What surprised me — and I don't say this lightly, because Santorini is an island that has been loved nearly to death by tourism — is that Katikies manages to feel unhurried in a place that often feels frantic. The secret is architectural. Everything descends. Every path leads down, toward the water, away from the street. Gravity itself becomes a design principle, pulling you deeper into quiet. The spa is carved into the rock at the lowest level, and the treatment rooms smell like eucalyptus and damp stone. I fell asleep during a massage and woke disoriented, unsure for a moment whether I was underground or underwater. Both felt plausible.
What Stays
Days later, back in a city with traffic and deadlines and the particular fluorescent hum of an office, the image that returns is not the sunset. Everyone has the sunset. It is the moment just after waking on the second morning, when the room was still dim and the Aegean was audible but not visible, and the curved white walls held a blue tint that seemed to come from inside the stone itself. A color that existed for perhaps ten minutes. A color no photograph captured because I didn't reach for my phone.
Katikies is for the traveler who has done Santorini's greatest hits and wants to do Santorini's deepest breath. It is for couples who are comfortable with silence between them — not awkward silence, but the kind that means something is going well. It is not for families with young children, and it is not for anyone who equates luxury with scale.
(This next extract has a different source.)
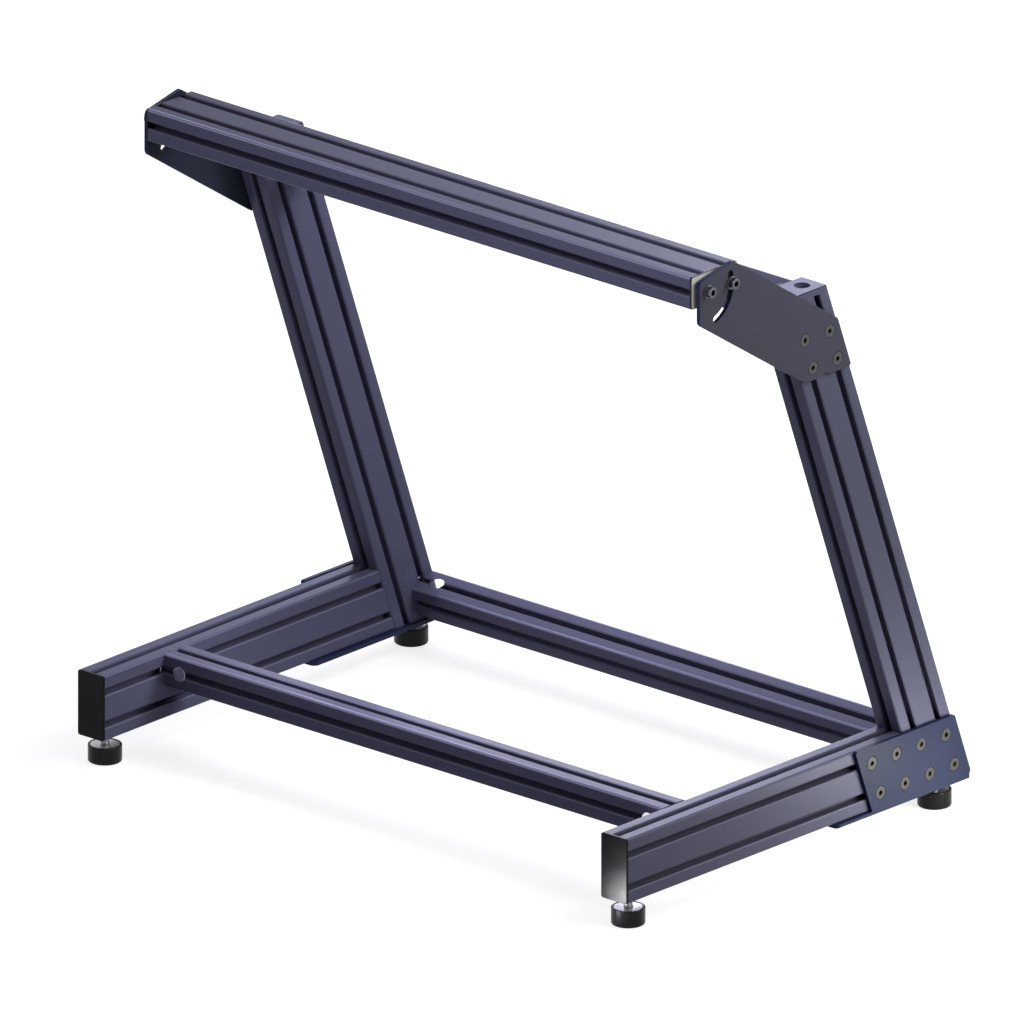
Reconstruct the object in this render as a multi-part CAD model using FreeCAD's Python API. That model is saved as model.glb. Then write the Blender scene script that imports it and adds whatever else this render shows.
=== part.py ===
import FreeCAD, Part
import math
import os

# Racing wheel stand of slotted aluminium profile. Millimetres, +X right, -Y to the driver, +Z up.
# The floor is Z = 0 and the stand is mirrored about X = 0.

os.makedirs("parts", exist_ok=True)

# Slotted profile, by the cell
CELL = 40.0
PROFILE_CORNER_R = 3.0
SLOT_MOUTH = 8.2
SLOT_SHOULDER_WIDTH = 11.4
SLOT_SHOULDER_DEPTH = 1.0
SLOT_LIP = 4.5
SLOT_CAVITY_WIDTH = 20.0
SLOT_KNEE_DEPTH = 8.0
SLOT_FLOOR_WIDTH = 11.5
SLOT_DEPTH = 12.25
CORE_BORE_D = 6.8
CHAMBER_WALL = 4.5
CHAMBER_HEIGHT = 11.0
CHAMBER_CORNER_R = 2.0

# Frame
FRAME_WIDTH = 850.0
UPRIGHT_TILT = 20.0
UPRIGHT_TOP = 701.0
RAIL_BOTTOM = 34.0
RAIL_LENGTH = 501.0
RAIL_CAP = 3.0
CAP_RIM_R = 0.9
TOP_CAP = 8.0
TOP_CAP_HOLE_D = 17.4
FRONT_BEAM_SETBACK = 105.5
REAR_BEAM_RISE = 30.0

# Upper brackets, set from the tops of the uprights, and the pivot that they carry
BRACKET_DROP = 108.0
PIVOT_REACH = 208.1
PIVOT_RISE = 159.0
TILT_UP = 15.0
TILT_DOWN = 70.0
UPPER_FRONT_MARGIN = 14.5
UPPER_FRONT_RISE = 13.6
UPPER_APEX_MARGIN = 3.3
UPPER_APEX_RISE = 25.6
UPPER_CHIN_DROP = 38.4
UPPER_FOOT_INSET = 2.2
UPPER_REAR_INSET = 2.5
UPPER_SCREW_MARGIN = 15.0
UPPER_FRONT_R = 6.0
UPPER_APEX_R = 4.0
UPPER_REAR_TOP_R = 6.0
UPPER_REAR_R = 3.5
UPPER_FOOT_R = 12.0
UPPER_CHIN_R = 9.0
NOTCH_DEPTH = 4.5
NOTCH_HALF = 8.0
NOTCH_TIP_R = 3.0
NOTCH_EDGE_R = 6.0

# Lower brackets
LOWER_CELLS_AHEAD = 3
LOWER_OVERHANG = 1.0
LOWER_RISE = 0.8
LOWER_TOE_R = 0.5
LOWER_CORNER_R = 3.0
LOWER_REAR_R = 6.0
FLANGE_REACH = 195.6
FLANGE_REAR_INSET = 3.0
FLANGE_LIP = 5.0
FLANGE_CORNER_R = 14.0
BEND_R = 3.0

# Tilting bar
BAR_CAP = 2.5
BAR_SIDE_GAP = 3.0
BAR_SCREW_GRIP = 25.0

# Plates and screws
PLATE = 5.0
SCREW_D = 8.0
SCREW_HOLE_D = 8.4
PIVOT_CLEARANCE = 0.05
ARC_SLOT_CLEARANCE = 0.4
ARC_SLOT_END_ALLOWANCE = 0.5
HEAD_CLEARANCE = 0.1
CAP_HEAD_D = 13.0
CAP_HEAD_HEIGHT = 8.0
CAP_HEAD_CHAMFER = 0.8
WASHER_D = 16.0
WASHER_THICKNESS = 1.6
HEX_SOCKET = 6.0
HEX_SOCKET_DEPTH = 4.0
COUNTERSUNK_D = 16.0
COUNTERSUNK_SOCKET = 5.0
COUNTERSUNK_SOCKET_DEPTH = 2.6
SLOT_NUT_LENGTH = 20.0
SLOT_NUT_WIDTH = 17.0
SLOT_NUT_THICKNESS = 5.0
SLOT_NUT_CHAMFER = 1.6

# Beam fasteners
BARREL_D = 18.6
BARREL_DEPTH = 19.0
BARREL_SETBACK = 22.0
BARREL_BOLT_D = 7.0
BARREL_BOLT_DEPTH = 8.4

# Feet
FOOT_D = 40.0
FOOT_HEIGHT = 21.0
FOOT_BASE_R = 2.5
FOOT_RIM_R = 1.2
FOOT_DISC_D = 35.0
FOOT_DISC_RECESS = 2.5
FOOT_DISC_THICKNESS = 2.0
FOOT_COLLAR_D = 10.0
FOOT_COLLAR_CLEARANCE = 0.1
FRONT_FOOT_INSET = 25.0
REAR_FOOT_BEHIND = 7.0

# Values that follow
HALF_WIDTH = FRAME_WIDTH / 2
RAIL_X = HALF_WIDTH - CELL / 2
RAIL_TOP = RAIL_BOTTOM + 2 * CELL
INNER_WIDTH = FRAME_WIDTH - 2 * CELL
PLATE_FACE_X = HALF_WIDTH + PLATE
PLATE_BOTTOM = RAIL_BOTTOM - PLATE
TILT = math.radians(UPRIGHT_TILT)
LEVEL_CELL = CELL / math.cos(TILT)
RAIL_RUN = RAIL_LENGTH + 2 * LEVEL_CELL
FRONT_Y = -(RAIL_CAP + RAIL_RUN) / 2
UPRIGHT_FOOT_Y = FRONT_Y + RAIL_CAP + RAIL_LENGTH + LEVEL_CELL
FRONT_FOOT_Y = FRONT_Y + FRONT_FOOT_INSET
REAR_FOOT_Y = UPRIGHT_FOOT_Y + REAR_FOOT_BEHIND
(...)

Rates for a Superior Suite with caldera view and private plunge pool start around $996 per night in high season — a figure that feels less like a price and more like an entry fee into a specific quality of stillness. Breakfast is included, and it is the kind of breakfast where someone brings you warm bread and honey from Ikaria and you wonder, briefly, if you could rearrange your entire life around this terrace.
The blue tint in the stone at dawn. That is what you take home.